─── COLLECTED MATERIAL
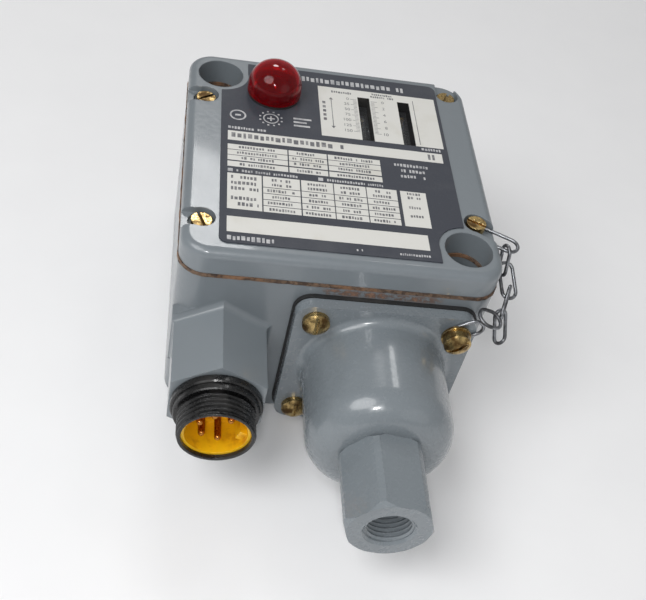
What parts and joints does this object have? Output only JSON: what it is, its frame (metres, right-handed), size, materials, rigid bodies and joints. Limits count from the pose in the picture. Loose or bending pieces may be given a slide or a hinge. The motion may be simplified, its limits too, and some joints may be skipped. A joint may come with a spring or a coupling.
{
  "type": "pressure switch",
  "caption": "Square cast pressure switch with bellows module and threaded port, pilot light, adjustment windows, multi-pin receptacle and chained cover.",
  "frame": {"origin": "centre of the square mounting face at the back of the enclosure", "axes": "+Z out of the front cover, +Y towards the top of the device as mounted, +X to the right seen from the front; the pressure port and the receptacle point to -Y"},
  "size_m": [0.1011, 0.1557, 0.0764],
  "materials": {
    "enclosure_paint": "semi-gloss grey enamel on cast aluminium",
    "module_paint": "semi-gloss grey enamel on steel",
    "cork": "matt cork and rubber sheet",
    "yellow_brass": "bright",
    "contact_alloy": "satin",
    "label": "matt printed plate",
    "pane": "clear",
    "black_rubber": "matt",
    "red_lens": "translucent red",
    "black_plastic": "moulded, satin",
    "bright_steel": "zinc plated",
    "bulb_glass": "clear",
    "yellow_plastic": "moulded, satin",
    "wire_cover": "PVC",
    "phenolic": "phenolic moulding",
    "plunger_plastic": "acetal",
    "green_steel": "green passivated"
  },
  "bodies": {
    "enclosure": {"base_housing": "enclosure_paint", "cover_gasket": "cork", "chain_washers": "yellow_brass", "connector_shell": "black_plastic", "connector_insert": "yellow_plastic", "connector_pins": "yellow_brass", "connector_wires": "wire_cover", "flange_gasket": "black_rubber", "pressure_housing": "module_paint", "flange_screws": "yellow_brass", "port_fitting": "module_paint", "rod_guide": "yellow_brass", "mechanism_frame": "bright_steel", "frame_screws": "bright_steel", "pivot_pin": "bright_steel", "pivot_spacer": "yellow_brass", "pivot_clip": "bright_steel", "guide_posts": "bright_steel", "guide_plate": "black_plastic", "guide_plate_screws": "bright_steel", "contact_base": "phenolic", "contact_cover": "phenolic", "fixed_contacts": "contact_alloy", "terminal_screws": "yellow_brass", "contact_block_screws": "bright_steel", "ground_screw": "green_steel", "bellows": "yellow_brass", "plunger_spring": "bright_steel", "range_spring": "bright_steel", "differential_spring": "bright_steel", "lamp_leads": "wire_cover", "chain_links": "bright_steel", "chain_ring": "bright_steel"},
    "cover": {"front_cover": "enclosure_paint", "cover_screws": "yellow_brass", "label_plate": "label", "window_pane": "pane", "lens_gasket": "black_rubber", "lamp_socket": "black_plastic", "lamp_nut": "bright_steel", "lamp_bulb": "bulb_glass", "lamp_bulb_base": "yellow_brass", "lamp_terminals": "yellow_brass", "chain_anchor_link": "bright_steel"},
    "lens": {"pilot_lens": "red_lens"},
    "range_spindle": {"range_screw": "yellow_brass"},
    "range_pointer": {"range_nut": "yellow_brass"},
    "differential_spindle": {"differential_screw": "bright_steel"},
    "differential_pointer": {"differential_nut": "yellow_brass"},
    "rod": {"bellows_cap": "bright_steel", "push_rod": "bright_steel"},
    "lever": {"main_lever": "bright_steel"},
    "plunger": {"contact_plunger": "plunger_plastic", "contact_bridge": "contact_alloy"}
  },
  "joints": [
    {"name": "cover_lift", "type": "slide", "parent": "enclosure", "child": "cover", "axis": [0, 0, 1], "range_m": [0, 0.015], "deforming": ["chain_links", "chain_ring", "lamp_leads"]},
    {"name": "lens_pull", "type": "slide", "parent": "cover", "child": "lens", "axis": [0, 0, 1], "range_m": [0, 0.015]},
    {"name": "range_turn", "type": "hinge", "parent": "enclosure", "child": "range_spindle", "pos_m": [0.0105, 0, 0.036], "axis": [0, 1, 0], "range_deg": [0, 5043]},
    {"name": "range_travel", "type": "slide", "parent": "enclosure", "child": "range_pointer", "axis": [0, -1, 0], "range_m": [0, 0.0175], "deforming": ["range_spring"]},
    {"name": "differential_turn", "type": "hinge", "parent": "enclosure", "child": "differential_spindle", "pos_m": [0.024, 0, 0.036], "axis": [0, 1, 0], "range_deg": [0, 5043]},
    {"name": "differential_travel", "type": "slide", "parent": "enclosure", "child": "differential_pointer", "axis": [0, -1, 0], "range_m": [0, 0.0175], "deforming": ["differential_spring"]},
    {"name": "rod_travel", "type": "slide", "parent": "enclosure", "child": "rod", "axis": [0, 1, 0], "range_m": [0, 0.0008], "stiffness_N_per_m": 2000, "deforming": ["bellows"]},
    {"name": "lever_tilt", "type": "hinge", "parent": "enclosure", "child": "lever", "pos_m": [0.034, -0.013, 0.031], "axis": [0, 0, -1], "range_deg": [0, 2.39]},
    {"name": "plunger_travel", "type": "slide", "parent": "enclosure", "child": "plunger", "axis": [0, 1, 0], "range_m": [0, 0.00226], "deforming": ["plunger_spring"]}
  ],
  "couplings": [
    {"joint": "range_turn", "follows": "range_travel", "rad_per_m": 5026.5},
    {"joint": "differential_turn", "follows": "differential_travel", "rad_per_m": 5026.5},
    {"joint": "lever_tilt", "follows": "rod_travel", "rad_per_m": 51.546},
    {"joint": "plunger_travel", "follows": "rod_travel", "ratio": 2.7835}
  ]
}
──────
# TASK DIRECTIONS
Of the lines in this listing, how many contain "materials"? Reply with the number and nothing more.

# SOLUTION FOR THIS PROBLEM
2